I don't have a huge amount of masculine interests, and gay guys teasingly call me a dyke all the time despite having short-ish hair and wearing mens clothes, so I'm willing to bet it'd take a little bit of image work, a little bit of voice work, and a little bit of walking work, and it'd be passable.
Voice, fashion, face, height/breadth, and walking. Those are things that will catch you out.
You really had to at least be feminine in early childhood. I undestand a bit of overcompensation for a couple of years or so in middle school or high school, but the majority of your childhood has to be spent in as close to a female role as possible.
If you didn't experience that you'll end up one of those ugly SJW programmer transbian hons with dyed hair sucking each other's dicks while acting like men in every way possible.
If you're feminine and girly since your childhood, and forever, that means your parents accepted you and thus drastically increased your chances of transitioning early.
If you have to repress then it means your parents may actually not be supportive and thus deceasing your chances of transitioning early dramatically.
I'm pretty sure it's like learning a skill. Those that started early have a head start. But you will also start to accumulate experiences over the years that will make you feel more natural.
I was actually really femme during my childhood. I loved mermaid dolls, playing with girls and crap like that. I think my parents chalked it up to me being a kid, but when I went to middle and high school I was forced to stop, and had to start acting like a boy. I mean, not too much, people were always snidely implying I'm a fairy, but I refused to be masculine all the way. I was friends with girls, I thought like a girl, and was attracted to men like girls. And given the choice I always choosed feminine things.
Unfortunately during my late teens, early twenties I adopted more masculine manners in order to stop people calling me faggot left and right, and I think I went a little overboard...because now I can't really get rid of them. God I hate it when one of my friends reminds me that the way I sit isn't "ladylike" - okay to be fair, occasionally I was manspreading, but still. I hate policing my every movement.
Gender role is stupid. I'm glad my childhood was filled up with DBZ and etc. Sure i do like powerpuff girls and blablabla but they are not my role model.
>If you didn't experience that you'll end up one of those ugly SJW programmer transbian hons with dyed hair sucking each other's dicks while acting like men in every way possible.
Hooray for the bait! Not everyone ended up like that.
But I wasn't. I played sports and video games. I ran around outside with the boys and played rough games, I loved it. I wasn't feminine in early childhood. I had a few girl friends really young like before gradeschool but thats it, the rest of my friends were boys. Was I macho? No, I always deferred to more masculine and macho boys. But I wasn't feminine for sure.

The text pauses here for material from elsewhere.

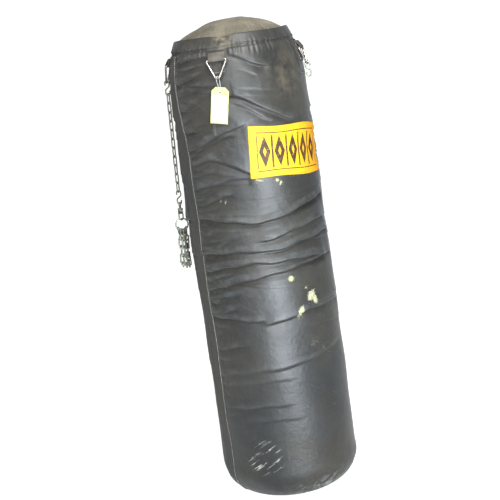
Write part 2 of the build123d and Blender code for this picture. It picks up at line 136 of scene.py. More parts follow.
class Surface:
    """A grid of points made into a mesh object, with a UV map in metres."""

    def __init__(self, name: str, points: Array, uv: Array | None = None) -> None:
        """Keep the grid.

        Args:
            name: Name of the piece.
            points: Array of rows by columns by 3.
            uv: Array of rows by columns by 2, or None. A grid closed round its columns has one
                more UV column than it has columns of points.
        """
        self.name = name
        self.points = points
        self.uv = uv

    def build(
        self, closed: bool = False, looped: bool = False, capped: bool = False, plugged: bool = False
    ) -> bpy.types.Object:
        """Join neighbouring points by quads and link the object to the scene.

        Args:
            closed: Whether the last column joins the first.
            looped: Whether the last row joins the first.
            capped: Whether fans to a middle point close the first and last rows.
            plugged: Whether one flat face closes the first row.

        Returns:
            The new object, smooth shaded, at the origin.
        """
        rows, cols = self.points.shape[:2]
        i, j = np.meshgrid(
            np.arange(rows if looped else rows - 1), np.arange(cols if closed else cols - 1), indexing="ij"
        )
        i, j = i.ravel(), j.ravel()
        ring = np.stack([i, i, i + 1, i + 1], 1) % rows
        spoke = np.stack([j, j + 1, j + 1, j], 1)
        faces = (ring * cols + spoke % cols).tolist()
        vertices = self.points.reshape(-1, 3)
        if capped:
            ends = self.points[[0, -1]].mean(axis=1)
            around = np.arange(cols)
            onward = (around + 1) % cols
            first = np.stack([onward, around, np.full(cols, rows * cols)], 1)
            top = (rows - 1) * cols
            last = np.stack([around + top, onward + top, np.full(cols, rows * cols + 1)], 1)
            faces += first.tolist() + last.tolist()
            vertices = np.concatenate([vertices, ends])
        if plugged:
            faces.append(list(range(cols - 1, -1, -1)))
        piece = linked_mesh(self.name, vertices, faces)
        mesh = piece.data
        if self.uv is not None:
            flat = self.uv[ring % self.uv.shape[0], spoke % self.uv.shape[1]].reshape(-1, 2)
            missing = len(mesh.loops) - len(flat)
            flat = np.concatenate([flat, np.zeros((missing, 2))])
            mesh.uv_layers.new(name="UVMap").data.foreach_set("uv", flat.astype(np.float32).ravel())
        mesh.update()
        return piece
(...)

Yet I still ended up lusting after masculinity and men when puberty came and still want to be a girl. So I am really nothing like those formerly straight transbians sjws. I am the complete opposite of a sjw.
But this isn't true. I have a friend whose father would beat her for "acting gay" and feminine and yet she still found ways to do it, to be herself. Even though shes been nearly knocked unconscious by her abusive father before. My parents would NEVER have reacted to me being feminine like that with such negativity yet I still followed my masculine gender role.
I used to be very girly. I mean I would make dresses out of my tee shirts, learned to sew at 7 and used magic markers for makeup. I never had friends because I was considered gross by cis girls and guys would beat me up. When my mom found out about me acting feminine she beat the fuck out of me and tossed my through my bedroom window. She made me get my head shaved and if I showed any femininity around her I would be punished. She would make me sweep the street out in front of the house I shit you not. When I turned 13 I got a bag of clothes and makeup from a female cousin and was myself in private till I turned 17 and got beat up for telling my best friend I wanted to be a girl. I then repressed and manned up harder than anyone here. I didn't even know transition was an option till I turned 23 and got the internet for the first time. Now I am almost on hrt long enough to try and live at least part time as a female. I don't really think it will be hard because I kinda already know all about the female dynamic when it comes to conversations and stuff, all the groups I was in college with were all women because I found them easier to talk to and get along with.